The memorial features two bronze figures on a Portland stone plinth. Brass lettering laid in the ground around it reads: "This memorial was rededicated in October 2000 in honour of all Royal Marines who have served their country by land and sea and who are forever remembered by their friends." The base includes bronze plaques by Sir Thomas Graham Jackson depicting the conflicts and Roll of Honour of the two conflicts.
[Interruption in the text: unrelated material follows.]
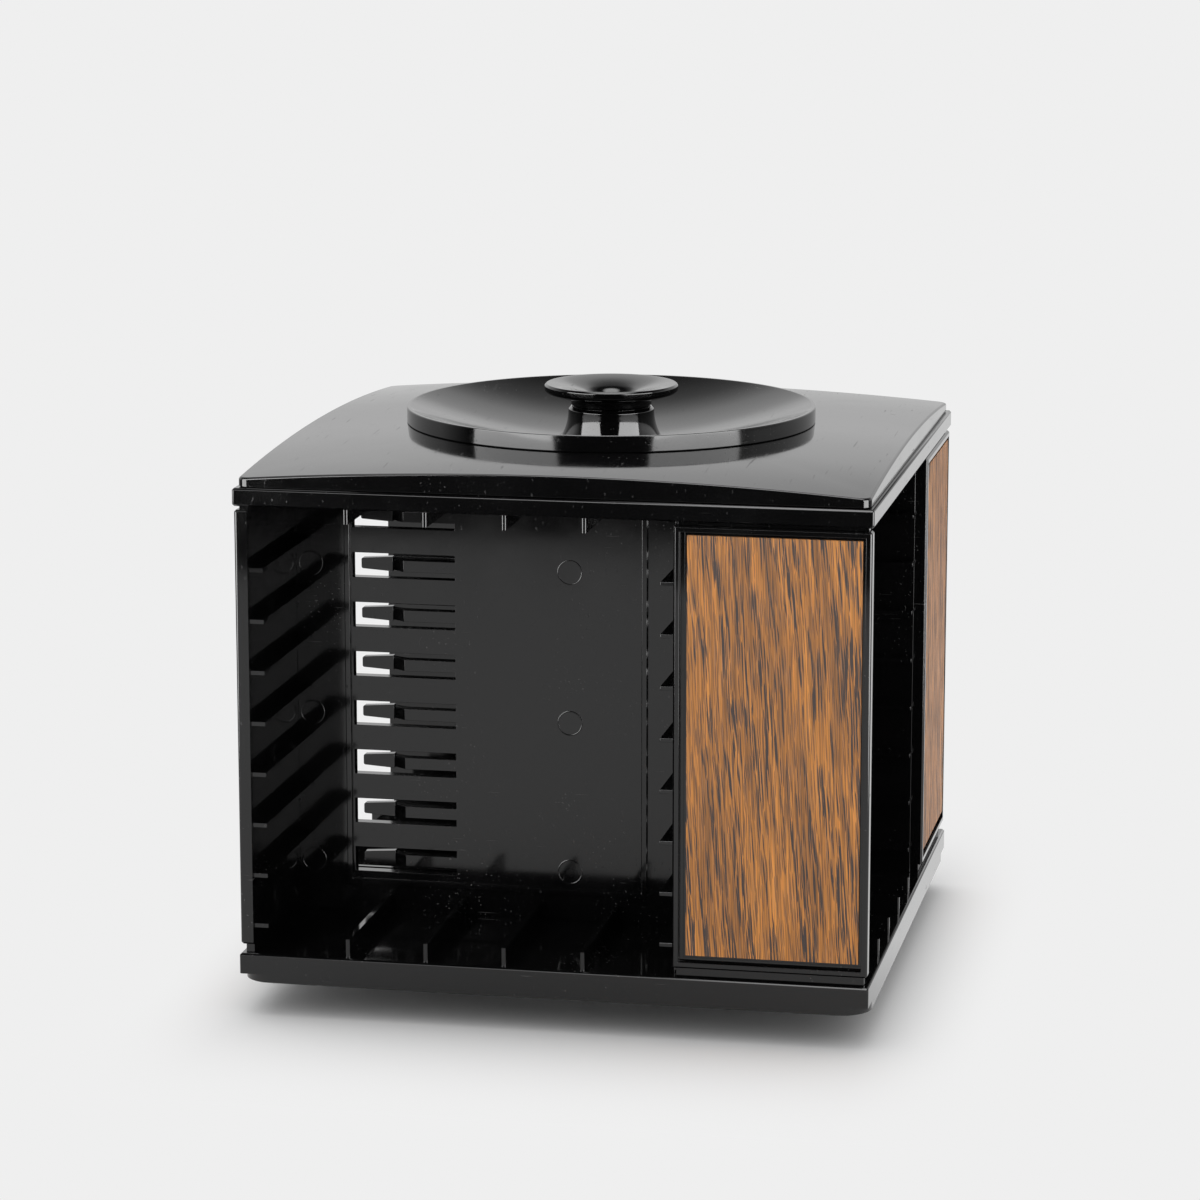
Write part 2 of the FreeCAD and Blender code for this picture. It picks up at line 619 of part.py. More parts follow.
def make_crown(label, half_width, corner, apex, sphere):
    """Square block with round corners under a shallow spherical crown."""
    body = new_body(label)
    pad(body, "block", square(body, "block_outline", half_width, "frame_top", corner),
        f"{apex} - frame_top")
    crown = new_sketch(body, "XZ_Plane", "crown_outline")
    reach = f"{half_width} * 1.5"
    fall = f"{apex} - {sphere} + sqrt(pow({sphere}; 2) - pow({reach}; 2))"
    outline(crown, (("0", f"{apex} + lid_crown"), ("0", apex), (reach, fall, sphere, "right"),
                    (reach, f"{apex} + lid_crown")))
    groove = body.newObject("PartDesign::Groove", f"{label}_groove")
    groove.Profile = crown
    groove.ReferenceAxis = (crown, ["V_Axis"])
    groove.Angle = 360
    body.Tip = groove
    doc.recompute()
    return body


def cylinder(name, radius, low, height):
    solid = doc.addObject("Part::Cylinder", name)
    bind(solid, "Radius", radius)
    bind(solid, "Height", height)
    bind(solid, "Placement.Base.z", low)
    return solid


def block(name, half_width, low, height):
    """Square block round the spin axis."""
    solid = doc.addObject("Part::Box", name)
    for side in ("Length", "Width"):
        bind(solid, side, f"2 * ({half_width})")
    bind(solid, "Height", height)
    for across in ("x", "y"):
        bind(solid, f"Placement.Base.{across}", f"-({half_width})")
    bind(solid, "Placement.Base.z", low)
    return solid


def cut(name, base, tool):
    result = doc.addObject("Part::Cut", name)
    result.Base = base
    result.Tool = tool
    return result


def fuse(name, shapes):
    result = doc.addObject("Part::MultiFuse", name)
    result.Shapes = shapes
    return result


def ring(name, outer, inner, low, height):
    return cut(name, cylinder(f"{name}_outer", outer, low, height),
               cylinder(f"{name}_inner", inner, low, height))


# Lid: thin domed cover with a round opening for the dish, a lip that locates it in the top frame
# and a collar that carries the dish.
def make_lid():
    outer = make_crown("lid_outer", "lid_half", "lid_corner", "lid_apex", "lid_sphere")
    inner = make_crown("lid_inner_form", "lid_inner", "lid_corner_inside",
                       "(lid_apex - lid_thickness)", "(lid_sphere - lid_thickness)")
    shell = cut("lid_shell", outer, inner)
    lip = cut("lid_lip_ring", block("lip_block", "lip_outer", "frame_top - lid_lip_depth",
                                    "lid_lip_depth + lid_corner_inside / 2"),
              block("lip_hole", "lip_inner", "frame_top - lid_lip_depth",
                    "lid_lip_depth + lid_corner_inside / 2"))
    collar = cylinder("lid_collar", "lid_opening + lid_collar_wall", "collar_low",
                      "collar_high - collar_low")
    whole = fuse("lid_whole", [shell, lip, collar])
    opening = cylinder("lid_opening_hole", "lid_opening", "frame_deck", "dish_top - frame_deck")
    lid = cut("lid", whole, opening)
    lid.Label = "lid"
    return lid


# Top dish: a round bowl that seats in the lid, with a flared hub under the knob.
def make_dish():
    body = new_body("top_dish")
    revolve(body, "turned", (
        ("bolt_hole", "frame_top"), ("under_start", "frame_top"),
        ("ring_inner", "under_high", "under_sphere", "left"),
        ("ring_inner", "ring_low"), ("dish_ring", "ring_low"), ("dish_ring", "dish_under"),
        ("dish_radius", "dish_under"), ("dish_radius", "dish_top - edge_break"),
        ("dish_radius - edge_break", "dish_top"), ("dish_lip", "dish_top"),
        ("dish_bowl_radius", "bowl_low", "bowl_sphere", "right"),
        ("hub_top_radius", "hub_level - hub_chamfer", "hub_flare", "right"),
        ("hub_top_radius - hub_chamfer", "hub_level"), ("stem_bore", "hub_level"),
        ("stem_bore", "stem_end"), ("bolt_hole", "stem_end")))
    return body


# Knob: a saucer on a short collar, with a funnel in its middle and a bore for the insert.
def make_knob():
    body = new_body("knob")
    revolve(body, "turned", (
        ("insert_radius", "stem_end"), ("knob_stem", "stem_end"),
        ("knob_stem", "collar_level - knob_collar_height"),
        ("collar_radius", "collar_level - knob_collar_height"),
        ("collar_radius", "collar_level"), ("rim_inner", "rim_under"),
        ("knob_radius", "rim_under + edge_break"), ("knob_radius", "knob_level - edge_break"),
        ("rim_inner", "knob_level"), ("funnel_radius", "funnel_rim", "saucer_round", "left"),
        ("well_radius", "well_rim", "funnel_round", "left"),
        ("0", "well_rim - well_depth", "well_round", "right"),
        ("0", "insert_end"), ("insert_radius", "insert_end")))
    return body


# Foot: a shallow conical shell about as wide as the dish, with a hub bored for the spigot and
# four bosses for rubber pads.
def make_foot():
    body = new_body("base_foot")
    revolve(body, "turned", (
        ("foot_hub_radius", "foot_crown"), ("foot_radius", "foot_rim_top"),
        ("foot_radius", "foot_rim_level"), ("foot_inner", "foot_rim_level"),
        ("foot_inner", "foot_rim_top - foot_wall"), ("foot_hub_radius", "foot_crown - foot_wall"),
        ("foot_hub_radius", "hub_under"), ("spigot_radius + pivot_play", "hub_under"),
        ("spigot_radius + pivot_play", "foot_hub_top"), ("foot_hub_radius", "foot_hub_top")))
    boss = new_sketch(body, "XY_Plane", "boss_outline", "pad_thickness")
    circle(boss, "pad_radius + pad_boss", "pad_circle")
    boss = pad(body, "boss", boss, "foot_rim_top - pad_thickness")
    on_all_sides(body, "bosses", [boss])
    return body


def make_foot_pads():
    pads = []
    for side, turn in SIDES:
        rubber = cylinder(f"pad_{side}", "pad_radius", "0", "pad_thickness")
        bind(rubber, "Placement.Base.x", f"pad_circle * cos({turn} deg)")
        bind(rubber, "Placement.Base.y", f"pad_circle * sin({turn} deg)")
        pads.append(rubber)
    group = doc.addObject("Part::Compound", "foot_pads")
    group.Links = pads
    group.Label = "foot_pads"
    return group


def make_bolt():
    body = new_body("tie_bolt")
    head = new_sketch(body, "XY_Plane", "head_outline", "head_clearance")
    corner = "bolt_head_width / sqrt(3)"
    outline(head, [(f"{corner} * cos({60 * step} deg)", f"{corner} * sin({60 * step} deg)")
                   for step in range(6)])
    pad(body, "head", head, "bolt_head_height")
    pad(body, "shank", disc(body, "shank_outline", "bolt_radius", "head_clearance"),
        "bolt_end - head_clearance")
    return body


def make_all():
    parts = [make_foot(), make_foot_pads(), make_tray(), make_top_frame(), make_lid(),
             make_dish(), make_knob(), make_bolt(),
             ring("retaining_washer", "washer_radius", "bolt_hole",
                  "spigot_end - washer_thickness", "washer_thickness"),
             ring("thrust_washer", "thrust_radius", "spigot_radius + 2 * bolt_play",
                  "foot_hub_top", "thrust_thickness"),
             ring("knob_insert", "insert_radius - thread_play", "bolt_radius + thread_play",
                  "stem_end", "insert_length - thread_play")]
    for side, turn in SIDES:
        parts += [make_wall(side, turn), make_panel(side, turn), make_inlay(side, turn)]
    return parts


subparts = make_all()
doc.recompute()
for item in doc.Objects:
    if "Invalid" in item.State or "Error" in item.State:
        raise RuntimeError(f"{item.Name} failed: {item.State}")
for item in subparts:
    if item.Shape.isNull() or not item.Shape.isValid():
        raise RuntimeError(f"{item.Label} has no valid shape")

os.makedirs("parts", exist_ok=True)
for item in subparts:
    item.Shape.exportStep(f"parts/{item.Label}.step")
    print(item.Label, len(item.Shape.Solids), round(item.Shape.Volume, 1))
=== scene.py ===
import json
import math

import bmesh
import bpy
from mathutils import Matrix, Vector


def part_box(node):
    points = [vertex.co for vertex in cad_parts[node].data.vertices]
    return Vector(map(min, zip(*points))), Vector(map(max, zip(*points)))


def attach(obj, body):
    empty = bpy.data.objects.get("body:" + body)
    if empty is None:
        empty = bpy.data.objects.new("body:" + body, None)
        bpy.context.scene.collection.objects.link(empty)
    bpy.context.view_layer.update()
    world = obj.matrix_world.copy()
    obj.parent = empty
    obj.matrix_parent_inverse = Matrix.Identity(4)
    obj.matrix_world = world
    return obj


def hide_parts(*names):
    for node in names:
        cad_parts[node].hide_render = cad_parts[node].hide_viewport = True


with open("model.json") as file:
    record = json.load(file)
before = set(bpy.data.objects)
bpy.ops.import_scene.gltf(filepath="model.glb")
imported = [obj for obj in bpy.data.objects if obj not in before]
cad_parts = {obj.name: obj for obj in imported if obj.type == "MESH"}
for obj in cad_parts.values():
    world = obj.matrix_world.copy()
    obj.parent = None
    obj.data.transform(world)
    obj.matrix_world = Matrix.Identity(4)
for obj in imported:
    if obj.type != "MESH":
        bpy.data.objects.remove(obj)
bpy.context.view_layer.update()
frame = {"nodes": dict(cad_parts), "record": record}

# Desktop cassette carousel in black gloss polystyrene with wood-grain sheets. Metres, +Z up,
# the table at z = 0, the spin axis on Z and the front bay open towards -Y.

MM = 0.001
SIDES = ("front", "right", "back", "left")
BODY_OF = {node: body for body, nodes in frame["record"]["behaviour"]["bodies"].items()
           for node in nodes}
SLOT_OF = {part["node"]: part["material_slot"] for part in frame["record"]["subparts"]}

# levels and reaches read from the frame
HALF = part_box("bottom_tray")[1].x
FRAME_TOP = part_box("top_frame")[1].z
BEAD_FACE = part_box("wall_right")[1].x
BEAD_HEIGHT = 0.8 * MM
BACK_WALL_FACE = BEAD_FACE - BEAD_HEIGHT


# ---------------------------------------------------------------- materials

def new_material(name):
    material = bpy.data.materials.new(name)
    material.use_nodes = True
    return material, material.node_tree, material.node_tree.nodes["Principled BSDF"]


def add_node(tree, kind, **values):
    """A node of this kind, with sockets set by name and other settings by attribute."""
    node = tree.nodes.new(kind)
    for name, value in values.items():
        socket = node.inputs.get(name.replace("_", " "))
        if socket is None:
            setattr(node, name, value)
        else:
            socket.default_value = value
    return node


def object_coordinates(tree, scale=(1, 1, 1), turn=(0, 0, 0)):
    coordinates = add_node(tree, "ShaderNodeTexCoord")
    mapping = add_node(tree, "ShaderNodeMapping", Scale=scale, Rotation=turn)
    tree.links.new(coordinates.outputs["Object"], mapping.inputs["Vector"])
    return mapping.outputs["Vector"]


def noise(tree, vector, scale, detail):
    node = add_node(tree, "ShaderNodeTexNoise", Scale=scale, Detail=detail)
    tree.links.new(vector, node.inputs["Vector"])
    return node.outputs["Fac"]


def ramp(tree, factor, stops):
    """Colour ramp through (position, colour) stops."""
    node = add_node(tree, "ShaderNodeValToRGB")
    elements = node.color_ramp.elements
    first, *middle, last = stops
    for element, (position, colour) in zip(elements, (first, last)):
        element.position = position
        element.color = (*colour, 1.0)
    for position, colour in middle:
        elements.new(position).color = (*colour, 1.0)
    tree.links.new(factor, node.inputs["Fac"])
    return node.outputs["Color"]


def grey(level):
    return (level, level, level)


def mix(tree, factor, first, second, blend="MIX"):
    node = add_node(tree, "ShaderNodeMix", data_type="RGBA", blend_type=blend)
    for socket, source in ((node.inputs[0], factor), (node.inputs[6], first),
                           (node.inputs[7], second)):
        if isinstance(source, bpy.types.NodeSocket):
            tree.links.new(source, socket)
        elif isinstance(source, tuple):
            socket.default_value = (*source, 1.0)
        else:
            socket.default_value = source
    return node.outputs[2]


def mix_shaders(tree, factor, first, second):
    node = add_node(tree, "ShaderNodeMixShader")
    for socket, source in zip(node.inputs, (factor, first, second)):
        tree.links.new(source, socket)
    return node.outputs["Shader"]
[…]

A brass plaque on the front of the plinth contains the inscription, "Erected by the officers and men of the Royal Marines in memory of their comrades who were killed in action or died of wounds or disease in South Africa and China, 1899–1900." Bronze reliefs on the plinth's sides depict the Repulse of the Chinese attack on the Peking legation and the conflict at Graspan. One side contains the inscription, "Adrian Jones 1902"; the other side may contain the same inscription, but the text is much less legible. A brass plaque on the plinth's back displays the names of 70 men who died in either conflict.

==History==
In 1940, it was put in storage during construction of The Citadel. It was relocated to its present position in 1948. In 2000 the sculpture was rededicated as the national monument for the Royal Marines. It was unveiled by the Duke of Edinburgh, the Captain General of the Marines. The memorial became the focus of the annual Graspan Parade and is maintained by The Royal Parks.